Rehabilitation of a Yogi: Fantasy vs. Reality
May 24, 2011 § 1 Comment
Sometimes I feel like I’m drowning, waters rising and I’m flailing about, working so hard to keep my head above water. Feeling overwhelmed. Anxiety. Excitement. Fear. Aggravation. The future is one big unknown.
Us humans, we are totally screwed because the more we try to guess how something will turn out – the more wrong we usually are. Every thought in my overheated brain is loud as a fire-truck but is just a thought and has little to no effect on reality. The thing with reality is that it’s way hotter, more breathtaking, more appealing, more heart wrenching, and more devastating than any passing thought could ever hope to be. So why bother thinking at all then?!?
What if everything goes awry? What if everything feels awful and sad and lost? What if I hate it?
What if I love it? What if everything goes great and then ends? All good things come to an end. I’ll be sad when it’s over. If you get a taste of some delicious new ice cream flavor and then suddenly you can’t have it anymore… well, that sucks. And maybe you’ll dedicate your entire life to dreaming up and making fantastical ice cream flavors. Or maybe you’ll end up ruining your life as you search far and wide for that one particular flavor which you liked so much. As long as we’re mixing metaphors, I like mine coffee flavored with dark chocolate chips and hazelnuts. They don’t have anything like that at my local East Harlem supermarket. I’ve checked.
All this simmering in emotions is supposed to be good for the practice. Well, my practice is all floating glimpses of heaven or hyperventilating punches of hell. There is nothing in between. Ok, maybe the breath. Maybe for a moment I notice my breath before I spin out on another trip down fantasy lane. Thoughts are so repetitive. It’s the same things over and over again. Pretty boring! But I can’t stop. There are anxious thoughts about work and anxious thoughts about romance. There are hopeful thoughts about work and hopeful thoughts about romance. It’s like a broken record up in here. And I’m really pretty sick of it. I also do not appreciate all the preaching about what is the “right” thing to do and what is the “right” way to behave. But arguing with those preachy voices proves equally fruitless as arguing with the wishful voices.
Taking a sledgehammer to the fairy-tale castle is a pretty aggressive response, but it’s one that I (used to) cultivate. My sarcasm and cynicism were the armour used to hide and lock in the hopeful romantic who longs for things to “work out”… like, you know… the Prince Charming, the slipper that fits, the big frothy wedding, the happily ever after, the family dinners, the abundance. It was easy to scoff and call those “silly fantasies”, and easy to heap blame on the one who is innocent, excited, dreamy, optimistic, irrational, and sweet. But it’s really no use. She wants what she wants. Turns out all the arguments between the Critic and the Dreamer inside me don’t amount to much. The truth is they want the same thing, to be happy, to cease suffering. They just have different ideas of how to go about this cessation of suffering business.
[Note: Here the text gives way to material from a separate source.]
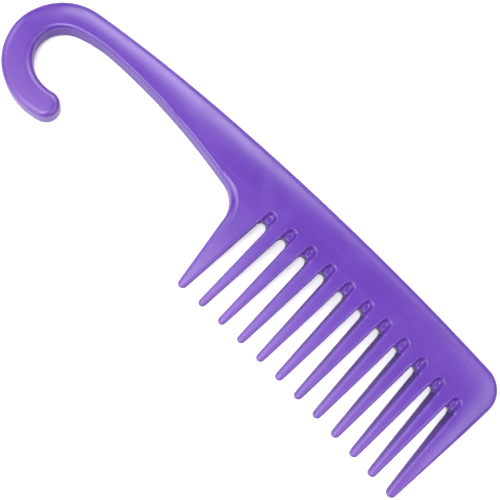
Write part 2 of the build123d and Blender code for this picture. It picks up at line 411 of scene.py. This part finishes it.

Any thought about an imagined future can be called fantasy. Planning a business meeting can be a useful fantasy. Plotting revenge can be a painful fantasy. And vice versa. Counting links in the thought chain, “he’ll say this and then I’ll say that”, is fantasy. It feels better to recognize and remind myself that there’s actually nothing wrong with planning, and nothing inherently wrong with fantasy. Sure, it can be distracting when you’re on a business call and your mind is going nuts imagining post-date scenarios with your sweatheart. But hey, that’s life. Instead of switching into sledgehammer mode and beating down the fantasy it might be nice to smile, maybe give it a little wink, and proceed to turn your attention to the task at hand, be it the business call, or brain surgery, or pizza slice sale, or rocket science, or teaching Side Plank to a class of yogis.
Reality is great, and that’s what we return to again and again, on and off the cushion. But fantasy is ok, too. With radical self-acceptance as the raft we can navigate the emotional waters be they calm or turbulent, or anywhere in between.